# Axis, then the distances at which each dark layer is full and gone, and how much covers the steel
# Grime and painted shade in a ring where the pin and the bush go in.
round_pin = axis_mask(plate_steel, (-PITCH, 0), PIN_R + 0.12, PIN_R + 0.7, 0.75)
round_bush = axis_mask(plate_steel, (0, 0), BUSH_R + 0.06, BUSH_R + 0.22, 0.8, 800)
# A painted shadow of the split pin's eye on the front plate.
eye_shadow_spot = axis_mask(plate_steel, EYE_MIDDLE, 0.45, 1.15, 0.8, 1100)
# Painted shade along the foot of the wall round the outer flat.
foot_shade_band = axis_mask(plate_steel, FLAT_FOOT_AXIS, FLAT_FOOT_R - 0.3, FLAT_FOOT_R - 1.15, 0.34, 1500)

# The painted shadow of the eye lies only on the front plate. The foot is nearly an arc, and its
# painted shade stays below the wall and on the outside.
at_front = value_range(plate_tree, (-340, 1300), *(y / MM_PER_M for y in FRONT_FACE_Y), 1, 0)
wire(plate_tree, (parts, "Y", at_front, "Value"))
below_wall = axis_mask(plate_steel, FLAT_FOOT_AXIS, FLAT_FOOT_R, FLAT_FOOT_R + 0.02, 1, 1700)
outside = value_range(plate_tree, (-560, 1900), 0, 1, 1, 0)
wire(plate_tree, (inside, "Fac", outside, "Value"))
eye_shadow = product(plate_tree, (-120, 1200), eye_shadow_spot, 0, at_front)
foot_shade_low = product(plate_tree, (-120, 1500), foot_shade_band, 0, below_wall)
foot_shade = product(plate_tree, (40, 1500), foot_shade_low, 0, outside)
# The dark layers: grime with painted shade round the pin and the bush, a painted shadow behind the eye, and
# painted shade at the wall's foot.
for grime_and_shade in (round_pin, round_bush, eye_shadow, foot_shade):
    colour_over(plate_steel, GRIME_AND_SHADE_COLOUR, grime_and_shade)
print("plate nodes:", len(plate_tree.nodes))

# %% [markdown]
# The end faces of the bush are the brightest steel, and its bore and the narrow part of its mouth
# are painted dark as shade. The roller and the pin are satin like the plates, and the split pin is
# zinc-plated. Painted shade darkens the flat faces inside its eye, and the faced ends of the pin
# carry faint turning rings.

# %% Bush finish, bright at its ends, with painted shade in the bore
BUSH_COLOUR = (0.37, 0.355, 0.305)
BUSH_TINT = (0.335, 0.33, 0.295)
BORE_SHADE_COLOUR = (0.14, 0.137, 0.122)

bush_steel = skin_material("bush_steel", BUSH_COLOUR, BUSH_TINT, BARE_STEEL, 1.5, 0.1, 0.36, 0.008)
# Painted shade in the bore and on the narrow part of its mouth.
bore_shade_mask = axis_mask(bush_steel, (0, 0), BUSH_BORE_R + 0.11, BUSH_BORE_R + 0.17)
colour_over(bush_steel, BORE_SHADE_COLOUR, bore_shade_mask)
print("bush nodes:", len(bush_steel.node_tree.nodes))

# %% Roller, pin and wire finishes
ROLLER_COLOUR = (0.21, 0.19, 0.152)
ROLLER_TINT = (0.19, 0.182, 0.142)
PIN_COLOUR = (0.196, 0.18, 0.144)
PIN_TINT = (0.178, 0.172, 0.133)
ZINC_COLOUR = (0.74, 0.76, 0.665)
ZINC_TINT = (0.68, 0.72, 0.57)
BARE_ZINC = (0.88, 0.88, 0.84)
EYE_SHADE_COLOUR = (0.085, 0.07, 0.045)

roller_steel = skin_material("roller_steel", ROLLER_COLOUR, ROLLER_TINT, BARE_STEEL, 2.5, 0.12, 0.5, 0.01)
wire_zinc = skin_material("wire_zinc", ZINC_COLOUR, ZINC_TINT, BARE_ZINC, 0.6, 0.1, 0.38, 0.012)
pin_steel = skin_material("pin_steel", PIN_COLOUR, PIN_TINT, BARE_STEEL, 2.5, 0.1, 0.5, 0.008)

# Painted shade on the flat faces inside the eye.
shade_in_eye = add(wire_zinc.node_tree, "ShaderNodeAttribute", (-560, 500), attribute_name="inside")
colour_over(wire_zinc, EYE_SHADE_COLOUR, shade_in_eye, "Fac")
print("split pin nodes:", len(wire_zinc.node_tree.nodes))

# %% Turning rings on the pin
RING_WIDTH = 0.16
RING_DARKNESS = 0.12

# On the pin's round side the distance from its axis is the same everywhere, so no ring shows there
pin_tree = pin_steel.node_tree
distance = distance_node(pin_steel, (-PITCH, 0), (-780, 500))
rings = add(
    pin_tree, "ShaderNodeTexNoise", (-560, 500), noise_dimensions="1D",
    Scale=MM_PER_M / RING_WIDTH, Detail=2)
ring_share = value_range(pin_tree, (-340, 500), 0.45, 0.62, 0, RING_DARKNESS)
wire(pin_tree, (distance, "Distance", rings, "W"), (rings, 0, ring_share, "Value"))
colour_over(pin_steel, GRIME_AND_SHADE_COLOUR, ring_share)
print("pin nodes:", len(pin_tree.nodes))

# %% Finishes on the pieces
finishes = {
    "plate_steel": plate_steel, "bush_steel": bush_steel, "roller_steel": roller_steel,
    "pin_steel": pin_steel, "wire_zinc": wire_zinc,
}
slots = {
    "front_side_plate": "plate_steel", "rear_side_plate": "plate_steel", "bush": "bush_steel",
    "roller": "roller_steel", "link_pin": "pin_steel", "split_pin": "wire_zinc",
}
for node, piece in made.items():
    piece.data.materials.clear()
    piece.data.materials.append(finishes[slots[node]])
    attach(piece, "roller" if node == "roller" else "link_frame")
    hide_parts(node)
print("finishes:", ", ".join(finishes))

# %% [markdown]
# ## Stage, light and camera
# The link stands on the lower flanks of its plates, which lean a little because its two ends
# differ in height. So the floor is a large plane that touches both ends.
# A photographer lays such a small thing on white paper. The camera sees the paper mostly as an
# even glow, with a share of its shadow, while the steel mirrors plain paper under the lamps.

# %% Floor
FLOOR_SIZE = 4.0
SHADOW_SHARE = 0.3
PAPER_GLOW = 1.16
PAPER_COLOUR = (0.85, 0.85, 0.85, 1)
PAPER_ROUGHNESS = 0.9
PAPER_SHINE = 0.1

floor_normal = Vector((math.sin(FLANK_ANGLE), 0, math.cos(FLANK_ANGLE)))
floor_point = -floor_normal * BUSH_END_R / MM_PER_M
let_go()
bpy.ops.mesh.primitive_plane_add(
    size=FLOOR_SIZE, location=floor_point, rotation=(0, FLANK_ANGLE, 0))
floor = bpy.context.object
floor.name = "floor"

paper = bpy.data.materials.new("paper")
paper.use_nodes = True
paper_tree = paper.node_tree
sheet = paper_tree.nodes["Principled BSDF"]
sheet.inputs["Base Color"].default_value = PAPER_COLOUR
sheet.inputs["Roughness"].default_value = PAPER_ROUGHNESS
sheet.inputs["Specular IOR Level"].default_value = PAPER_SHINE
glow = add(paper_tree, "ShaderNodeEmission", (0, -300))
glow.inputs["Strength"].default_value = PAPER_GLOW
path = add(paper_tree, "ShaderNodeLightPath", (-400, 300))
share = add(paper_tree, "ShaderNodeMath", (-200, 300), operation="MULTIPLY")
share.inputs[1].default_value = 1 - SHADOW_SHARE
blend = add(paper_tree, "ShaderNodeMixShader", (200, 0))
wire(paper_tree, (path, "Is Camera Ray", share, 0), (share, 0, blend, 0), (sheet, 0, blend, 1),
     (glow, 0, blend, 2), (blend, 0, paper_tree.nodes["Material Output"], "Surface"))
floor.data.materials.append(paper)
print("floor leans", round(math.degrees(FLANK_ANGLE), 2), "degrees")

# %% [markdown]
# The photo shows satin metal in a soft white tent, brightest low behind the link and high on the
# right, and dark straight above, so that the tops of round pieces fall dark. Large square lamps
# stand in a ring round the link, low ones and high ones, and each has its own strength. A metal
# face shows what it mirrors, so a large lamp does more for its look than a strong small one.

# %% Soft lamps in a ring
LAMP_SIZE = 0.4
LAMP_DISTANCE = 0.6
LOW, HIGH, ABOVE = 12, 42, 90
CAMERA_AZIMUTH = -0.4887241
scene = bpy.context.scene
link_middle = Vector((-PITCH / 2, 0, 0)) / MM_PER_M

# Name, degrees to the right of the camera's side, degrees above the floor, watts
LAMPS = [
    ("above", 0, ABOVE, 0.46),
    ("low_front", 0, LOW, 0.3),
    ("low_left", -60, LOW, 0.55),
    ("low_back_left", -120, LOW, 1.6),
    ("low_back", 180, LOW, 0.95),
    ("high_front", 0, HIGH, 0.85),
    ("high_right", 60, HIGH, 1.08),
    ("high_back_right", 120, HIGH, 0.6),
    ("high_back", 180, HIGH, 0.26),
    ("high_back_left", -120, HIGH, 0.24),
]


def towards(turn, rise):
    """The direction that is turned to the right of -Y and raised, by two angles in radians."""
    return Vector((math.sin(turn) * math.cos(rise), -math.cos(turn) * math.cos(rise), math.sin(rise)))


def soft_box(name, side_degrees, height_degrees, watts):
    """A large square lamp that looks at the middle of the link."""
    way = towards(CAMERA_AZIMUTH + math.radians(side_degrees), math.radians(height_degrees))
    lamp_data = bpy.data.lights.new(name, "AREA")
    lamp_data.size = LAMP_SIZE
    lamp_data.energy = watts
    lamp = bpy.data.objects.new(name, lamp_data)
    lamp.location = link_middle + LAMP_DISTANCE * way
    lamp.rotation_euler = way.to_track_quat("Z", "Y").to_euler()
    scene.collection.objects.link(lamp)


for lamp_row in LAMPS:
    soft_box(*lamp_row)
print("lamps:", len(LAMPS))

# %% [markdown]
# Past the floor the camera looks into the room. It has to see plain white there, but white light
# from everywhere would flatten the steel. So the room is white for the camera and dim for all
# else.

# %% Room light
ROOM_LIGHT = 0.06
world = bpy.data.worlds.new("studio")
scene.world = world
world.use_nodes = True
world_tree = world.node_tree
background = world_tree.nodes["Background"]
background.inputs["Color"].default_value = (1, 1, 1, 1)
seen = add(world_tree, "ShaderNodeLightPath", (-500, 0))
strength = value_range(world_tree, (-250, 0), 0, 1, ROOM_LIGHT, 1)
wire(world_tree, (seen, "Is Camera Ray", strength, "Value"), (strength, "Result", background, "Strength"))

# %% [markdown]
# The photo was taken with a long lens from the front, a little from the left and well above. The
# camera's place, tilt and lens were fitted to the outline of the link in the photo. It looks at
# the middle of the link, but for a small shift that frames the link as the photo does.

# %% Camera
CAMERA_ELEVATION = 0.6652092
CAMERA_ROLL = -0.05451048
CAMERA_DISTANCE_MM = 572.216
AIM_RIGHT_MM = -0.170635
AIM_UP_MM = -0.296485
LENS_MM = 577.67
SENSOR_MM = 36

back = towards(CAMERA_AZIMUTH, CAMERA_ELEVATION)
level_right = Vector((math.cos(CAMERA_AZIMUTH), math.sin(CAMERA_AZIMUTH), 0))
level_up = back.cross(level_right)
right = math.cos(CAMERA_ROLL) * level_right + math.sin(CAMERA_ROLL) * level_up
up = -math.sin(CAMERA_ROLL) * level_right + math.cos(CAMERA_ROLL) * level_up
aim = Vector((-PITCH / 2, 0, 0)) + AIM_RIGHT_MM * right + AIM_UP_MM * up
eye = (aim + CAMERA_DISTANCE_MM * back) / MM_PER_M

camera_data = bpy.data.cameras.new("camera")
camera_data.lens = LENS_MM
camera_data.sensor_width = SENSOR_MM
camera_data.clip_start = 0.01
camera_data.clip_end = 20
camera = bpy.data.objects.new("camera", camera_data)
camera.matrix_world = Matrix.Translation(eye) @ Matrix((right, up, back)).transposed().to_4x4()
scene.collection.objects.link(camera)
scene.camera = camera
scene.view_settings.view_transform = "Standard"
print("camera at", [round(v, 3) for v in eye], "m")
--
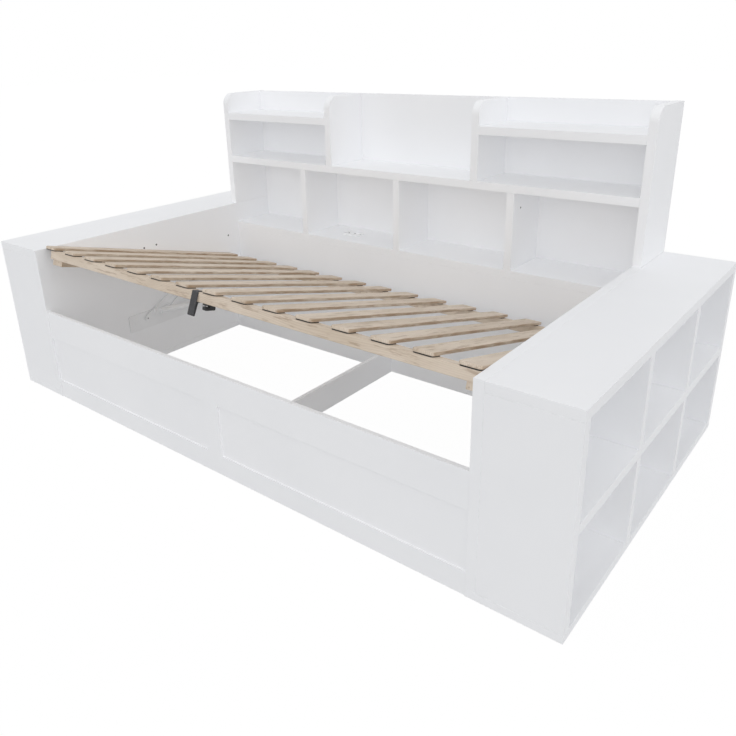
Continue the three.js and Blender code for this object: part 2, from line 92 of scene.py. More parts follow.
==
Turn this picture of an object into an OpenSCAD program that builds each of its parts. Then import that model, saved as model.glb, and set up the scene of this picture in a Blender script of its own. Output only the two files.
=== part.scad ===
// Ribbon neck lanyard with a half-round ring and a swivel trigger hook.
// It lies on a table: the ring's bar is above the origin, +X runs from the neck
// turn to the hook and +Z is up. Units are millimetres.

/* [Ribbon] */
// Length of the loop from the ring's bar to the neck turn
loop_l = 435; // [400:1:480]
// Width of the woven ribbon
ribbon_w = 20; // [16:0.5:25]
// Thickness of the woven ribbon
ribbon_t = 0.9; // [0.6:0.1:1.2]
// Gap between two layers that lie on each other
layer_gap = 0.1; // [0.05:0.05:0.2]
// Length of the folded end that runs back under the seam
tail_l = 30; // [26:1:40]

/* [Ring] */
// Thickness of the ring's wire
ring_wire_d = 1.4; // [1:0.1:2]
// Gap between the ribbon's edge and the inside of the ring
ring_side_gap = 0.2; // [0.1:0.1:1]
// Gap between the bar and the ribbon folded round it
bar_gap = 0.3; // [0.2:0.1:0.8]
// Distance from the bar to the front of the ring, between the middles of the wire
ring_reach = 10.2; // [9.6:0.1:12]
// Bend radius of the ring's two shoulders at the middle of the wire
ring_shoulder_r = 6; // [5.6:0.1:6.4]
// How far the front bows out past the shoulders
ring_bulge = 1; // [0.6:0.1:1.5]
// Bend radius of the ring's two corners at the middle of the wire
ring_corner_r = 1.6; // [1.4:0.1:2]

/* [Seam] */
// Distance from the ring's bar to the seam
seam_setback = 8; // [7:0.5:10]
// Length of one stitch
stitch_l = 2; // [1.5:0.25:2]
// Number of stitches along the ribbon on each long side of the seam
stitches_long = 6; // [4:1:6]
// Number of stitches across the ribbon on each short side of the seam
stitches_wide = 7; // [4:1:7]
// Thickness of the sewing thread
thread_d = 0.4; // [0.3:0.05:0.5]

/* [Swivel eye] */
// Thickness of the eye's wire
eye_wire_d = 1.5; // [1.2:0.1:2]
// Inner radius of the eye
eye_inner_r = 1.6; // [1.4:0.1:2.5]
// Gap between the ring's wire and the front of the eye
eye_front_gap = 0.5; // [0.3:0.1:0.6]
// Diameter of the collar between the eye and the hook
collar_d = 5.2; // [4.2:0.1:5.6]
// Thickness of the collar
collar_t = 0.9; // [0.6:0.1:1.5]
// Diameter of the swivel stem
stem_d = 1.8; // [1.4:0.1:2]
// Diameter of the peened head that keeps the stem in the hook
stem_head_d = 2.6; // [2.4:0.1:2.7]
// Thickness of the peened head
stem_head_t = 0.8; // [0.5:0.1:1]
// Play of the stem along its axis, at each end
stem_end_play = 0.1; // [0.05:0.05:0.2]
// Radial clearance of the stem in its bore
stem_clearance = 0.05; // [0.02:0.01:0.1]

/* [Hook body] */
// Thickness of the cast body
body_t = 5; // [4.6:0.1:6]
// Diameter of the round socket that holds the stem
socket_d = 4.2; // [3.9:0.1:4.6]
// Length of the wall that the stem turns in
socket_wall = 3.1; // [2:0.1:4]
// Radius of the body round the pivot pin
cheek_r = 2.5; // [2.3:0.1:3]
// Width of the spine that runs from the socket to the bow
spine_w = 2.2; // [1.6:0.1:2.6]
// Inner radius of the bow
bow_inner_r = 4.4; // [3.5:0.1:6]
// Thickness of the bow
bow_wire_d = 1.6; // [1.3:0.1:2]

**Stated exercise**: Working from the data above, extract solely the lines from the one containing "Turn this picture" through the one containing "Units are millimetres.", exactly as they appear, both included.

**Task solution**:
Turn this picture of an object into an OpenSCAD program that builds each of its parts. Then import that model, saved as model.glb, and set up the scene of this picture in a Blender script of its own. Output only the two files.
=== part.scad ===
// Ribbon neck lanyard with a half-round ring and a swivel trigger hook.
// It lies on a table: the ring's bar is above the origin, +X runs from the neck
// turn to the hook and +Z is up. Units are millimetres.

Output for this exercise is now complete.